> Your instructions:
Everything from the line containing "const group = new THREE.Group();" through the line containing "xAxis, yAxis, zAxis = np.eye(3)" should be repeated exactly, and nothing else from the data.

> Material provided:
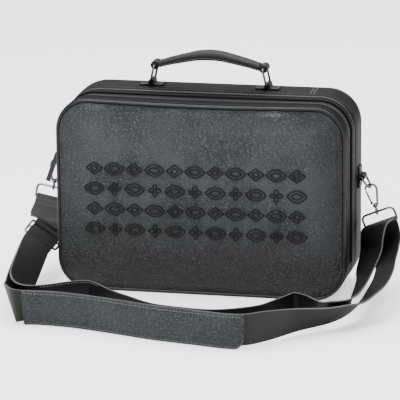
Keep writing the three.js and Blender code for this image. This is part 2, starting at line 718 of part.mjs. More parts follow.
// Turns of the strap round a bar: along in bar pitches and wraps, and lift in wraps
const wrap = ringWire + 2 * gap + strapThick / 2;
const turnSpots = (frame, rows) => rows.map(({ pitch = 0, wraps = 0, lift }) =>
  spotIn(frame, pitch * glideBarPitch + wraps * wrap, lift * wrap));
const leftRingTurn = [
  { wraps: 8.96, lift: -0.84 },
  { wraps: 3.58, lift: -0.84 },
  { wraps: 0.9, lift: -1 },
  { wraps: -0.7, lift: -0.7 },
  { wraps: -1, lift: 0 },
  { wraps: -0.7, lift: 0.7 },
  { wraps: 0.9, lift: 1 },
  { wraps: 3.58, lift: 0.09 },
  { wraps: 8.36, lift: 0.09 },
];
const glideEntry = [
  { pitch: -1.33, lift: 0.8 },
  { pitch: -1, lift: 1 },
  { pitch: -0.66, lift: -0.15 },
  { pitch: -0.45, lift: -1.56 },
  { pitch: -0.025, lift: -1.84 },
];
const glideExit = [
  { pitch: 0.025, lift: -1.84 },
  { pitch: 0.45, lift: -1.56 },
  { pitch: 0.66, lift: -0.15 },
  { pitch: 1, lift: 1 },
  { pitch: 1.42, lift: 0.5 },
  { pitch: 2.25, lift: 0.5 },
];
const rightRingTurn = [
  { wraps: 1.19, lift: 1 },
  { wraps: -0.7, lift: 0.7 },
  { wraps: -1, lift: 0 },
  { wraps: -1, lift: -1 },
];
const glideReturn = [
  { pitch: 2.25, lift: 1.75 },
  { pitch: 1.42, lift: 1.34 },
  { pitch: 1, lift: 1.84 },
  { pitch: 0.42, lift: 1.15 },
  { lift: 1 },
  { wraps: -0.7, lift: 0.7 },
  { wraps: -1, lift: 0 },
  { wraps: -0.7, lift: -0.7 },
  { wraps: 0.3, lift: -1 },
];
const leftFrame = strapFrame(leftRing.bar, leftRing.barWay, new THREE.Vector3(...leftRingToward));
const shortEnd = [...turnSpots(leftFrame, leftRingTurn), ...turnSpots(glideFrame, glideEntry)];
add("strap_short_end", bandSolid(bandStations(shortEnd, bandSteps), strapThick), strapLook);

function hangSpot({ out, back, rise, turn, stand }) {
  const spot = floorSpot({ across: 0, forward: 0, up: 0, turn, stand });
  spot.centre.copy(rightRing.bar).add(new THREE.Vector3(out, back, rise).multiplyScalar(strapWidth));
  return spot;
}

const rightFrame = strapFrame(rightRing.bar, rightRing.barWay, rightRing.ringDown);
const longBand = [
  ...turnSpots(glideFrame, glideExit),
  ...frontRows.map(floorSpot),
  ...farHanging.map(hangSpot),
  ...turnSpots(rightFrame, rightRingTurn),
  ...nearHanging.map(hangSpot),
  ...backRowsOfStrap.map(floorSpot),
  ...turnSpots(glideFrame, glideReturn),
];
const longStations = bandStations(longBand, bandSteps);

// The front and back runs meet one station past the turn round the right ring
const meeting = (glideExit.length + frontRows.length + farHanging.length + rightRingTurn.length - 1)
  * bandSteps + 1;
const longSections = bandSections(longStations, strapThick);
const [frontEnd, nextSection] = longSections.slice(meeting, meeting + 2);
const shortest = Math.min(...frontEnd.map((corner, i) => corner.distanceTo(nextSection[i])));
const backEnd = frontEnd.map((corner, i) => corner.clone().lerp(nextSection[i], gap / shortest));
add("strap_front_run", loft(longSections.slice(0, meeting + 1), false), strapLook);
add("strap_back_run", loft([backEnd, ...longSections.slice(meeting + 1)], false), strapLook);

// Shoulder pad on the outer side of the band's front run, with a rounded lower corner at its end
function padSolid() {
  const from = longStations.findIndex((station) => station.upper.x > -padFrom * halfWidth
    && station.upper.y < -padStand * loopReach);
  const to = longStations.findIndex((station) => station.upper.x > padTo * halfWidth);
  const span = longStations.slice(from, to);
  const lift = (strapThick + padThick) / 2 + 2 * gap;
  const end = span[span.length - 1].upper;
  const stations = span.map((station) => {
    const left = station.upper.distanceTo(end);
    const into = Math.max(0, padCorner - left);
    const corner = padCorner - Math.sqrt(padCorner ** 2 - into ** 2);
    const width = padWidth - corner;
    const upper = station.upper.clone().addScaledVector(station.outer, lift);
    return { upper, lower: upper.clone().addScaledVector(station.across, -width), outer: station.outer };
  });
  return bandSolid(stations, padThick);
}
add("shoulder_pad", padSolid(), leather);

// Zip slider on the left side, with a wire loop and a slim pull that swing together
const sliderX = -halfWidth + coilInset - coilRadius - gap;
const sliderBox = new THREE.BoxGeometry(sliderThick, sliderWidth, sliderLength);
sliderBox.translate(sliderX - sliderThick / 2, coilY, sliderHeight);
const bridgeX = sliderX - sliderThick - bridgeRise;
const bridgeRows = [
  { stand: 0, along: 0.35 },
  { stand: 0.82, along: 0.3 },
  { stand: 1, along: 0 },
  { stand: 0.82, along: -0.3 },
  { stand: 0, along: -0.35 },
];
const bridgeBase = sliderX - sliderThick / 2;
const bridgeCourse = bridgeRows.map(({ stand, along }) => new THREE.Vector3(
  THREE.MathUtils.lerp(bridgeBase, bridgeX, stand), coilY, sliderHeight + along * sliderLength));
add("zip_slider", join(sliderBox, wireAlong(bridgeCourse, bridgeRadius, bridgeSteps)), gunmetal);

const swing = radians(pullLean);
const pullWay = new THREE.Vector3(-Math.sin(swing), 0, -Math.cos(swing));
const loopTopX = bridgeX + bridgeRadius + gap + loopWire;
const loopTop = new THREE.Vector3(loopTopX, coilY, sliderHeight - bridgeRadius);
const loopSpots = ringOutline(loopWidth, loopLength, loopFoot, loopHead, cornerCuts);
add("zip_pull_loop", closedWire(loopTop, yAxis, pullWay, loopSpots, loopWire), gunmetal);
const pullShape = new THREE.Shape();
pullShape.absarc(0, 0, pullWidth / 2, 0, Math.PI, false);
pullShape.lineTo(-pullWidth / 2, -pullLength);
pullShape.lineTo(pullWidth / 2, -pullLength);
pullShape.closePath();
const pullHole = new THREE.Path();
pullHole.absarc(0, pullHoleLift, loopWire + 2 * gap, 0, 2 * Math.PI, true);
pullShape.holes.push(pullHole);
const pull = new THREE.ExtrudeGeometry(pullShape, {
  depth: pullThick, bevelEnabled: false, curveSegments: pullCurve,
});
pull.translate(0, 0, -pullThick / 2);
const pullUp = pullWay.clone().negate();
pull.applyMatrix4(new THREE.Matrix4().makeBasis(pullUp.clone().cross(yAxis), pullUp, yAxis));
pull.translate(...loopTop.clone().addScaledVector(pullWay, loopLength).toArray());
add("zip_pull_tab", pull, gunmetal);

const group = new THREE.Group();
for (const { name, geometry, look } of solids) {
  const mesh = new THREE.Mesh(geometry, new THREE.MeshStandardMaterial(look));
  mesh.name = name;
  group.add(mesh);
}

export default group;
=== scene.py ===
import math
import bpy
import numpy as np
from mathutils import Matrix, Vector


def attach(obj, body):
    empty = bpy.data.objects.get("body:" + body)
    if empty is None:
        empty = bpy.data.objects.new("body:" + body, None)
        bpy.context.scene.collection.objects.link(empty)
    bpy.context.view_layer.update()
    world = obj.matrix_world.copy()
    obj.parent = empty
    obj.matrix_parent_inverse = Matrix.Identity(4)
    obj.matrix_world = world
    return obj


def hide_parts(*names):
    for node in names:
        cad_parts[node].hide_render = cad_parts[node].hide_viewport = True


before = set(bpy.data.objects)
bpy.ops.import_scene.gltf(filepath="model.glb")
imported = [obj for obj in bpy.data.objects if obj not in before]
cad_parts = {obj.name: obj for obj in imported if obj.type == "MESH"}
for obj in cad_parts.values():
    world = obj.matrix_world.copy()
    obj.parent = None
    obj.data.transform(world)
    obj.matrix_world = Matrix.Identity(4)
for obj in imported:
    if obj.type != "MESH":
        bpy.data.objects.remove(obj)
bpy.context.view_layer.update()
mm = 0.001
gap = 0.3
xAxis, yAxis, zAxis = np.eye(3)


def linearColor(hexValue):
    # sRGB hex to linear red, green and blue
    parts = np.array([(hexValue >> shift) & 255 for shift in (16, 8, 0)]) / 255
    linear = np.where(parts <= 0.04045, parts / 12.92, ((parts + 0.055) / 1.055) ** 2.4)
    return (*[float(v) for v in linear], 1.0)


def addNode(tree, kind, sets=None, ins=None):
    # one node with its settings; an input is a value or the socket that feeds it
    node = tree.nodes.new(kind)
    for key, value in (sets or {}).items():
        setattr(node, key, value)
    for key, value in (ins or {}).items():
        if isinstance(value, bpy.types.NodeSocket):
            tree.links.new(value, node.inputs[key])
        else:
            node.inputs[key].default_value = value
    return node


def startMaterial(name, **values):
    # an empty material with its shader's values, and the place on the piece in metres
    material = bpy.data.materials.new(name)
    material.use_nodes = True
    tree = material.node_tree
    shader = tree.nodes["Principled BSDF"]
    for key, value in values.items():
        shader.inputs[key.replace("_", " ")].default_value = value
    return material, tree, shader, addNode(tree, "ShaderNodeTexCoord").outputs["Object"]


def noise(tree, vector, size, detail, output="Fac"):
    # cloudy noise whose lumps are so many millimetres wide
    return addNode(tree, "ShaderNodeTexNoise", ins={
        "Vector": vector, "Scale": 1 / (size * mm), "Detail": detail}).outputs[output]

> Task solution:
const group = new THREE.Group();
for (const { name, geometry, look } of solids) {
  const mesh = new THREE.Mesh(geometry, new THREE.MeshStandardMaterial(look));
  mesh.name = name;
  group.add(mesh);
}

export default group;
=== scene.py ===
import math
import bpy
import numpy as np
from mathutils import Matrix, Vector


def attach(obj, body):
    empty = bpy.data.objects.get("body:" + body)
    if empty is None:
        empty = bpy.data.objects.new("body:" + body, None)
        bpy.context.scene.collection.objects.link(empty)
    bpy.context.view_layer.update()
    world = obj.matrix_world.copy()
    obj.parent = empty
    obj.matrix_parent_inverse = Matrix.Identity(4)
    obj.matrix_world = world
    return obj


def hide_parts(*names):
    for node in names:
        cad_parts[node].hide_render = cad_parts[node].hide_viewport = True


before = set(bpy.data.objects)
bpy.ops.import_scene.gltf(filepath="model.glb")
imported = [obj for obj in bpy.data.objects if obj not in before]
cad_parts = {obj.name: obj for obj in imported if obj.type == "MESH"}
for obj in cad_parts.values():
    world = obj.matrix_world.copy()
    obj.parent = None
    obj.data.transform(world)
    obj.matrix_world = Matrix.Identity(4)
for obj in imported:
    if obj.type != "MESH":
        bpy.data.objects.remove(obj)
bpy.context.view_layer.update()
mm = 0.001
gap = 0.3
xAxis, yAxis, zAxis = np.eye(3)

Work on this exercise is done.